▶ [WHAT NEEDS TO BE DONE]
Extract exactly the run of lines starting at the line that holds "Write part 3 of" and ending at the line that holds "return 0.13 *", both included.

▶ [LISTED ENTRIES]
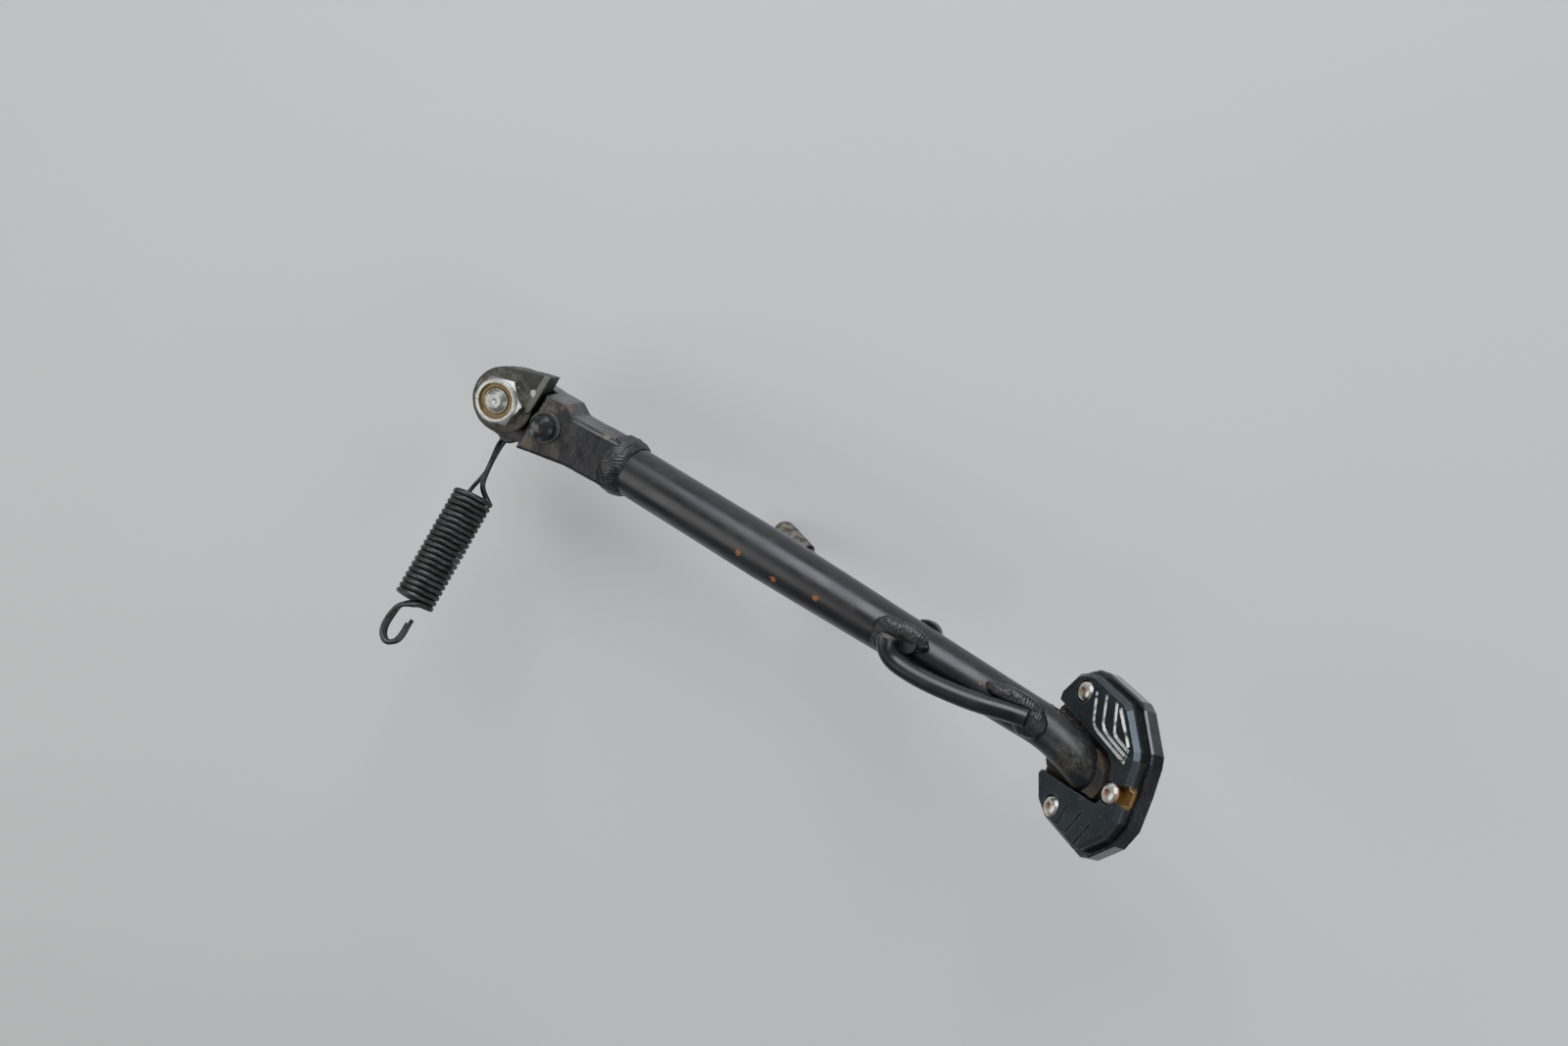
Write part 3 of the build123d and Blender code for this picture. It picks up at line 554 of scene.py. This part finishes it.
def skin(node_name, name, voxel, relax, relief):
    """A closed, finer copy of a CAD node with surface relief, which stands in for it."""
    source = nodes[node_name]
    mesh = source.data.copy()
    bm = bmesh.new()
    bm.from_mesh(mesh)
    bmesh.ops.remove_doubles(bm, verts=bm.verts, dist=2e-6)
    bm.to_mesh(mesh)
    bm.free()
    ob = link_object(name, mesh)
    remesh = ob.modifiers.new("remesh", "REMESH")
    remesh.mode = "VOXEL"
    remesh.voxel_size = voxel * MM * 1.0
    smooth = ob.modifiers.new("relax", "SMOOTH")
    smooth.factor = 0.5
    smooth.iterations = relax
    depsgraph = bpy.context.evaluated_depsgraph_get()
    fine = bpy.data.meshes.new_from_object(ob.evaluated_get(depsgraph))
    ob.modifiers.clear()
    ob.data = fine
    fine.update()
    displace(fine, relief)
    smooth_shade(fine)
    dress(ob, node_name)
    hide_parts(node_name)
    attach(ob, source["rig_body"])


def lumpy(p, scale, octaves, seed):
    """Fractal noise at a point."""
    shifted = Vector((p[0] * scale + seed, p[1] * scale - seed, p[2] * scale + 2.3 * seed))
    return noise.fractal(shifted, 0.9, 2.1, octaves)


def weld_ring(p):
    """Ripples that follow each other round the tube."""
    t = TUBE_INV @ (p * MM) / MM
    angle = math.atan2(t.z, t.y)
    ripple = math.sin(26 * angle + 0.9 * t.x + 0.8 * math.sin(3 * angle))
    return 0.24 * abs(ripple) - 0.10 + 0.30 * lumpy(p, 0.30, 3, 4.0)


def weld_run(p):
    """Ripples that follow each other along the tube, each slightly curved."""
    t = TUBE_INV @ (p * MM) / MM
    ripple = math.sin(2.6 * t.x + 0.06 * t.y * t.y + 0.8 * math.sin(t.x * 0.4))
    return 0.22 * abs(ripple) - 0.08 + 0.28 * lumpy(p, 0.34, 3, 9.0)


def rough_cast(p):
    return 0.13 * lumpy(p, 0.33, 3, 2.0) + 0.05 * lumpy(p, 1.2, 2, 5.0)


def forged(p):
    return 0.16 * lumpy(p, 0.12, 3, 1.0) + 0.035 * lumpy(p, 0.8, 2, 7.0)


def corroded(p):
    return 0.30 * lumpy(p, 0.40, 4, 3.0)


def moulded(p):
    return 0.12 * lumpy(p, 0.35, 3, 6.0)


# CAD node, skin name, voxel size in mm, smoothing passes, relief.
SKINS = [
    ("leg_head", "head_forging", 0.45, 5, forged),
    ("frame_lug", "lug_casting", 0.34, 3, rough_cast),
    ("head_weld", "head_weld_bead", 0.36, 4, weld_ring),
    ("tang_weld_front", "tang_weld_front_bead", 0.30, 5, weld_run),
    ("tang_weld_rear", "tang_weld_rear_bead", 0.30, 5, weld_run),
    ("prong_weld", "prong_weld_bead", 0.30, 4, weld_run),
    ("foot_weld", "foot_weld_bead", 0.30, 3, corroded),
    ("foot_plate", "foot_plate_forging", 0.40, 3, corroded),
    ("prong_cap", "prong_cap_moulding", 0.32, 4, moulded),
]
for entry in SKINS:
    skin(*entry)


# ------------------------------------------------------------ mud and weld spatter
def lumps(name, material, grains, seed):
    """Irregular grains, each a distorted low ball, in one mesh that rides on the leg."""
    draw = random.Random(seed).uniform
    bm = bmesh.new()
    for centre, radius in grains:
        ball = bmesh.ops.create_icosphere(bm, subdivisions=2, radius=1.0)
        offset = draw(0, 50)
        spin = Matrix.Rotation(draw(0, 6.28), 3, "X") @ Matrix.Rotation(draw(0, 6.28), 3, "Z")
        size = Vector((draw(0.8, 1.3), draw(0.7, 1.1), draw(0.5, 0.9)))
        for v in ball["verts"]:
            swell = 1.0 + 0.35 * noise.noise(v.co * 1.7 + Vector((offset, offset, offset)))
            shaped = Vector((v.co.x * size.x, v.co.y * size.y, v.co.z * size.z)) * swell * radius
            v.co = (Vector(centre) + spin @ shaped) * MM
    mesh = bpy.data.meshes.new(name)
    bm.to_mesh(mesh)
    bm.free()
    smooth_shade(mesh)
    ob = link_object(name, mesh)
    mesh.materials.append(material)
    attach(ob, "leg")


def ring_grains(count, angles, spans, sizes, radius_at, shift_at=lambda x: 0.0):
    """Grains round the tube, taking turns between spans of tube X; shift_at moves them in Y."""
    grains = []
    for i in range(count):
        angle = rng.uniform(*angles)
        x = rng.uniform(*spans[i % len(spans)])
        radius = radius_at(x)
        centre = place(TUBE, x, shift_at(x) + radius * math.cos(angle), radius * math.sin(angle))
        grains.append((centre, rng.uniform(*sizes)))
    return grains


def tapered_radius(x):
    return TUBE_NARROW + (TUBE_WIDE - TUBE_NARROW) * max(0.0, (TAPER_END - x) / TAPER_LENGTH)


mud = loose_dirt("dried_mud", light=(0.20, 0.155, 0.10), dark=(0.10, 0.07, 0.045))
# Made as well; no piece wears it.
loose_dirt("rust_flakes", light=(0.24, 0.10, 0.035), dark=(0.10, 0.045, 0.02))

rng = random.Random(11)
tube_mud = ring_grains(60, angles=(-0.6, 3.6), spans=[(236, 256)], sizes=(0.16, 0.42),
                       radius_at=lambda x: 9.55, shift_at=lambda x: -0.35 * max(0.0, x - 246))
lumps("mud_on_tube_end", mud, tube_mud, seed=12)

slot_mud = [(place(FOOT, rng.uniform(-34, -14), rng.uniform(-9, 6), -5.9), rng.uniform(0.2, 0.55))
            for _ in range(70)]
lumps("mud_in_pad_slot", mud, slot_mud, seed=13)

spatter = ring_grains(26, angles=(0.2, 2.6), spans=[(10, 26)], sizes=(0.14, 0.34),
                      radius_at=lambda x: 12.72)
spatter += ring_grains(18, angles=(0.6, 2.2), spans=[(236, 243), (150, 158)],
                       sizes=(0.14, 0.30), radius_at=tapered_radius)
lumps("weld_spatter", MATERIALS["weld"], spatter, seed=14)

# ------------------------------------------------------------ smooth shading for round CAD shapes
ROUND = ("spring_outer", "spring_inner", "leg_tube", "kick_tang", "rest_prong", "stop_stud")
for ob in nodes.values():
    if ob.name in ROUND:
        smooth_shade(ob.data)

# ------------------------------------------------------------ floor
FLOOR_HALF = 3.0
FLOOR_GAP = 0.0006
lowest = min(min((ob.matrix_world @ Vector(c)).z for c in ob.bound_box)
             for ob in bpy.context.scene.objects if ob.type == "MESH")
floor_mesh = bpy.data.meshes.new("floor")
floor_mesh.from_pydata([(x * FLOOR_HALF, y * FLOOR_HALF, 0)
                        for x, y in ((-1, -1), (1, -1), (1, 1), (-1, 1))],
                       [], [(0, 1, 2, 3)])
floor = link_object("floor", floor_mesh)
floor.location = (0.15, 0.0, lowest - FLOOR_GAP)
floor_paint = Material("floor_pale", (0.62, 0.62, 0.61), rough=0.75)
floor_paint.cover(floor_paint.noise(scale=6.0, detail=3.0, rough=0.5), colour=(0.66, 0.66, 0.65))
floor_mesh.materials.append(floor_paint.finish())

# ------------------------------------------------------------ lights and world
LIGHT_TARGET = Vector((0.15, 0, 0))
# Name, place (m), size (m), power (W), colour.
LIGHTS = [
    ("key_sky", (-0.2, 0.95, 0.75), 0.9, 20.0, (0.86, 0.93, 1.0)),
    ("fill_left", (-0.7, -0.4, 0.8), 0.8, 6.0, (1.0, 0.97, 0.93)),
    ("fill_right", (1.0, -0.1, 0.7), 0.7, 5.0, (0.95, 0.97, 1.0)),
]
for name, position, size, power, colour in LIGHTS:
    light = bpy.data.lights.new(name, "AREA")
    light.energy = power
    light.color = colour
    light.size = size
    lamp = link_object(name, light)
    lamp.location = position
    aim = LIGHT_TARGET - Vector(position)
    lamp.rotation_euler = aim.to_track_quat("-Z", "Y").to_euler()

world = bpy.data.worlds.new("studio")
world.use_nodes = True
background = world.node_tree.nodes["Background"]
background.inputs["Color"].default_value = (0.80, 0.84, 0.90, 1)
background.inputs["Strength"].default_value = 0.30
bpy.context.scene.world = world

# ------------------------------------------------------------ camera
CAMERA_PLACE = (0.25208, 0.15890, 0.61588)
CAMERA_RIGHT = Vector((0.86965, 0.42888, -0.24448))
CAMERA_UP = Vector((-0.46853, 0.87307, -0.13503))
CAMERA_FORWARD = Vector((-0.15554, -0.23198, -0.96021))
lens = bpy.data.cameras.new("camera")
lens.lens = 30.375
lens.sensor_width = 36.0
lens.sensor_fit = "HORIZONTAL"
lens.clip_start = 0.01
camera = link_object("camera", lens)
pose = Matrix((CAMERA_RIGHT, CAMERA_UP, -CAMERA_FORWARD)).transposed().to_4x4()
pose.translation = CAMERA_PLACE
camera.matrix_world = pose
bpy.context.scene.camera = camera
...
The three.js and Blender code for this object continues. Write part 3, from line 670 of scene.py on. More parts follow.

▶ [SOLUTION]
Write part 3 of the build123d and Blender code for this picture. It picks up at line 554 of scene.py. This part finishes it.
def skin(node_name, name, voxel, relax, relief):
    """A closed, finer copy of a CAD node with surface relief, which stands in for it."""
    source = nodes[node_name]
    mesh = source.data.copy()
    bm = bmesh.new()
    bm.from_mesh(mesh)
    bmesh.ops.remove_doubles(bm, verts=bm.verts, dist=2e-6)
    bm.to_mesh(mesh)
    bm.free()
    ob = link_object(name, mesh)
    remesh = ob.modifiers.new("remesh", "REMESH")
    remesh.mode = "VOXEL"
    remesh.voxel_size = voxel * MM * 1.0
    smooth = ob.modifiers.new("relax", "SMOOTH")
    smooth.factor = 0.5
    smooth.iterations = relax
    depsgraph = bpy.context.evaluated_depsgraph_get()
    fine = bpy.data.meshes.new_from_object(ob.evaluated_get(depsgraph))
    ob.modifiers.clear()
    ob.data = fine
    fine.update()
    displace(fine, relief)
    smooth_shade(fine)
    dress(ob, node_name)
    hide_parts(node_name)
    attach(ob, source["rig_body"])


def lumpy(p, scale, octaves, seed):
    """Fractal noise at a point."""
    shifted = Vector((p[0] * scale + seed, p[1] * scale - seed, p[2] * scale + 2.3 * seed))
    return noise.fractal(shifted, 0.9, 2.1, octaves)


def weld_ring(p):
    """Ripples that follow each other round the tube."""
    t = TUBE_INV @ (p * MM) / MM
    angle = math.atan2(t.z, t.y)
    ripple = math.sin(26 * angle + 0.9 * t.x + 0.8 * math.sin(3 * angle))
    return 0.24 * abs(ripple) - 0.10 + 0.30 * lumpy(p, 0.30, 3, 4.0)


def weld_run(p):
    """Ripples that follow each other along the tube, each slightly curved."""
    t = TUBE_INV @ (p * MM) / MM
    ripple = math.sin(2.6 * t.x + 0.06 * t.y * t.y + 0.8 * math.sin(t.x * 0.4))
    return 0.22 * abs(ripple) - 0.08 + 0.28 * lumpy(p, 0.34, 3, 9.0)


def rough_cast(p):
    return 0.13 * lumpy(p, 0.33, 3, 2.0) + 0.05 * lumpy(p, 1.2, 2, 5.0)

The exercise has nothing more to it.